Bank of Tokyo-Mitsubishi UFJ announced its decision on Thursday, saying it was acting on the order of a New York District Court.
“It is true that we have received the order from the U.S. court,” to freeze $2.6 billion of assets, a spokesman for the Bank of Tokyo-Mitsubishi UFJ told the AFP.
The decision by Tokyo could potentially affect Japanese crude imports from Iran, according to the head of Japan’s banking lobby group, Reuters reported.
The bank order was given to enforce a five-year-old U.S. verdict on the regime.
In 2007, a Washington judge ruled that Tehran had provided financial assistance to Hezbollah to carry out an attack on army barracks in Beirut in 1983. U.S. and French Marines were stationed in the Lebanese capital as part of a peacekeeping coalition, and 241 soldiers were killed in the suicide bombing. Iran was ordered to pay $2.6 billion in damages to survivors and the victims’ families, but ignored the U.S. ruling, as it has done with several other cases in the past.
Mitsubishi UFJ issued a formal complaint about the court order last Wednesday, saying it felt the decision was “problematic” according to Japanese law.

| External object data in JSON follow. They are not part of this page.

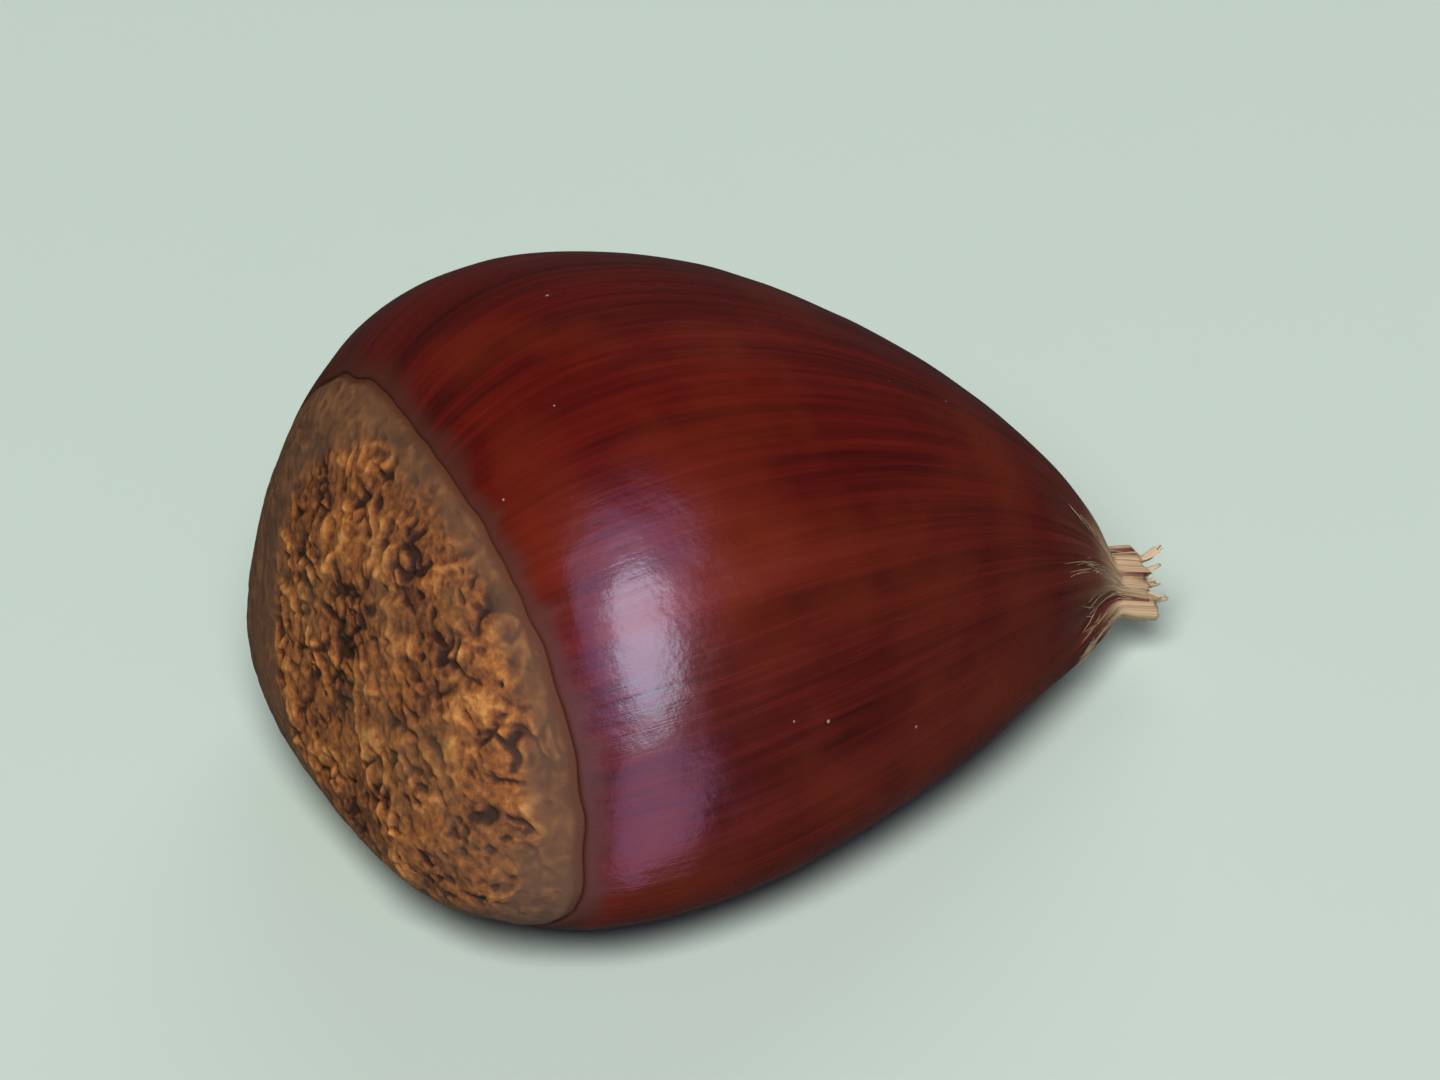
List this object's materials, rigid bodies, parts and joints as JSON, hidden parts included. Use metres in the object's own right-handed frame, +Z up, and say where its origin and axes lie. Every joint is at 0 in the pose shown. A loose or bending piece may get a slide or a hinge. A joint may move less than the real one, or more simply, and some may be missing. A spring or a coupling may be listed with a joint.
{
  "type": "chestnut",
  "caption": "Whole sweet chestnut in its glossy brown shell, with the rough base scar and the dried style tuft at its tip, lying on its flatter side.",
  "frame": {"origin": "middle of the nut's bounding box, on the surface that the nut rests on", "axes": "+X along the nut from its base scar to its tip, +Y across its width, +Z up from the flatter side to the round side"},
  "size_m": [0.035, 0.029, 0.0218],
  "materials": {
    "shell": "gloss",
    "scar": "matte",
    "tuft": "matte"
  },
  "bodies": {
    "root": {"chestnut": "shell"}
  },
  "joints": []
}
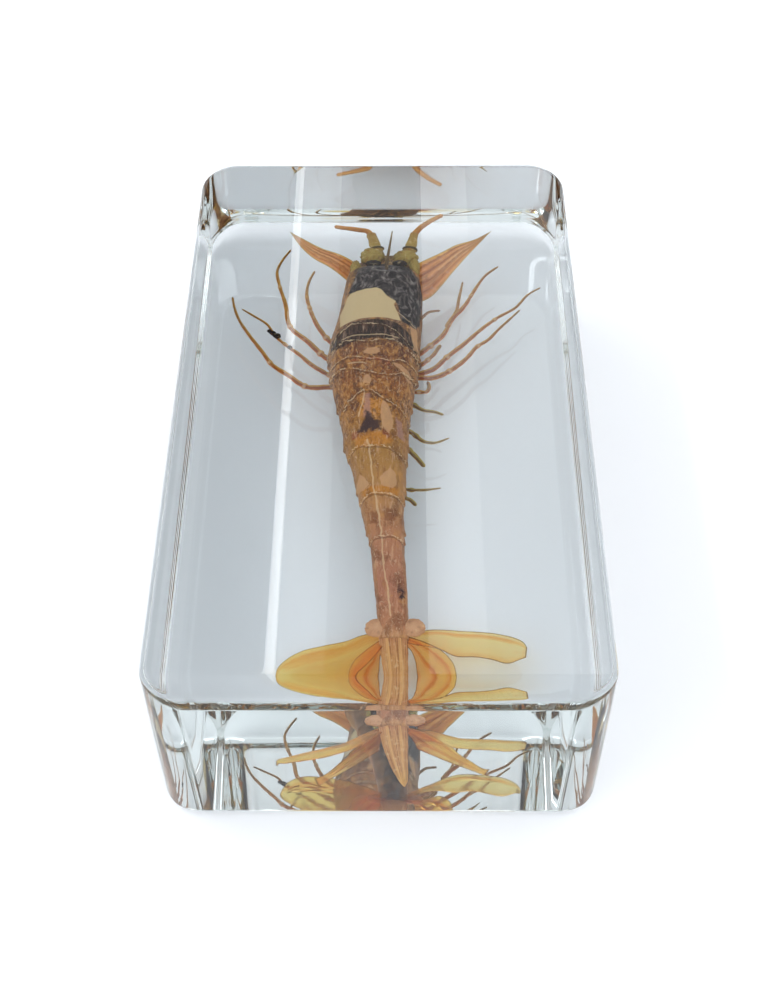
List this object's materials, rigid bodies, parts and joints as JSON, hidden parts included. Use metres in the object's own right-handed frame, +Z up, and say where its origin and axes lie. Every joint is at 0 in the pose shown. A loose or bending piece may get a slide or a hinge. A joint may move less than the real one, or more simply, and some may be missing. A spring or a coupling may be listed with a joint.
{
  "type": "shrimp in resin block",
  "caption": "Whole dried shrimp, tail fan spread, cast in a clear round-cornered resin block that stands on its flat lower face.",
  "frame": {"origin": "middle of the face that the block rests on", "axes": "+Y along the block's length, towards the shrimp's head; +Z up, towards the shrimp's back; +X across the width"},
  "size_m": [0.0624, 0.11, 0.03],
  "materials": {
    "shrimp": "dried orange-brown shell, thin horny fins",
    "clear_resin": "polished clear casting resin, index about 1.5"
  },
  "bodies": {
    "root": {"shrimp": "shrimp", "resin_upper": "clear_resin", "resin_lower": "clear_resin"}
  },
  "joints": []
}
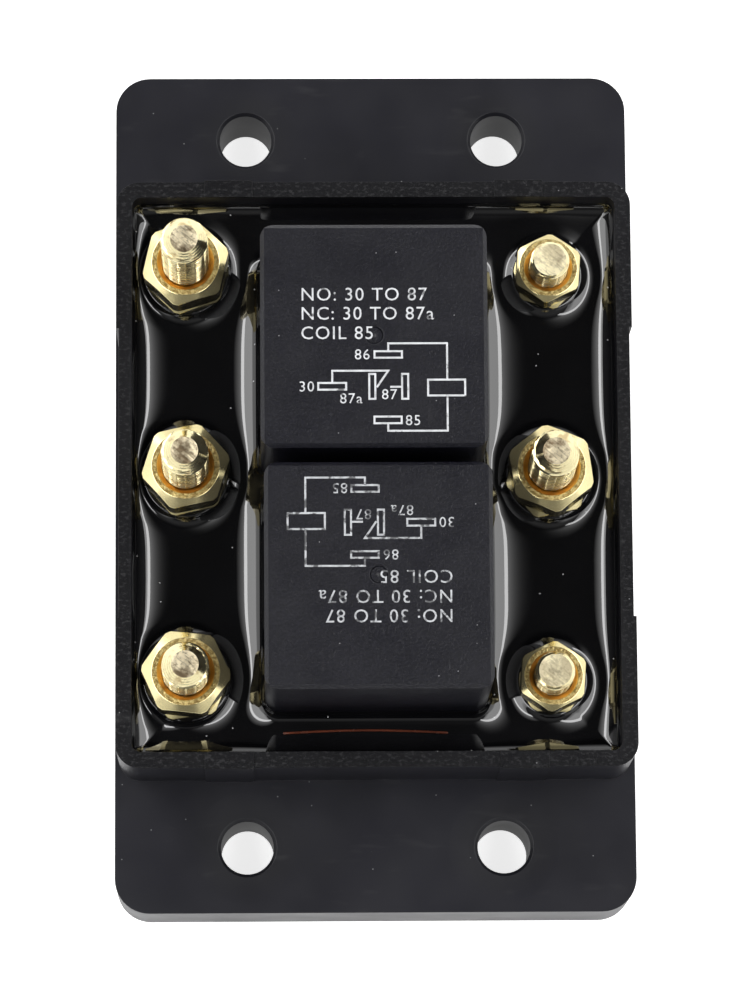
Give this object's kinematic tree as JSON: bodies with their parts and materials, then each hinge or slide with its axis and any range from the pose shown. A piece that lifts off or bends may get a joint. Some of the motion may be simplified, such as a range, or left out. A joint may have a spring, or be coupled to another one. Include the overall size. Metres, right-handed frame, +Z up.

“It is questionable if an order by a U.S. court applies to places where it has no sovereign power,” Minister of Economy, Trade and Industry Yukio Edano said at a press conference last Friday. “I don’t understand” the court’s order, the former practicing lawyer said, according to the Tehran Times.
The bank refused to announce the amount of assets, or who they belonged to, but said Mitsubishi UFJ “handles a relatively large number of transactions for trade with Iran,” the AFP reported.
Japanese authorities are anxious to have the matter resolved.
“Iranian oil accounts for more than 10 percent of Japan’s oil imports,” Yasuhiro Sato, president of Mizuho Financial and chairman of the Japanese Bankers Association, said on Thursday at a monthly press briefing, Reuters said. “If banks can’t make settlements for Iranian oil, this will affect the nation’s energy policy.”
“The issue needs to be addressed by concerned parties including the government,” Sato added.
The Bank of Tokyo was the only Japanese bank to have been ordered by U.S. authorities to freeze Tehran’s assets, and banking experts have conjectured the bank was chosen because it deals most with Iranian holdings in Japan. Officials say the bank may be responsible for up to 80% of crude trade between the two countries.
As Western powers resumed talks with Iran over its controversial arms program this week, the looming power of economic sanctions and the biting effect of Japan’s move were in full relief. There appears to be no direct tie between the nuclear talks and the U.S’s decision to freeze Tehran’s assets at this time, however.
Japan is one of the biggest patrons of Iranian crude, but U.S. and EU sanctions have gradually reduced oil shipments between Tokyo and Tehran. Japanese imports have fallen by 40 percent over the last five years, and more than 20 percent during the last three months.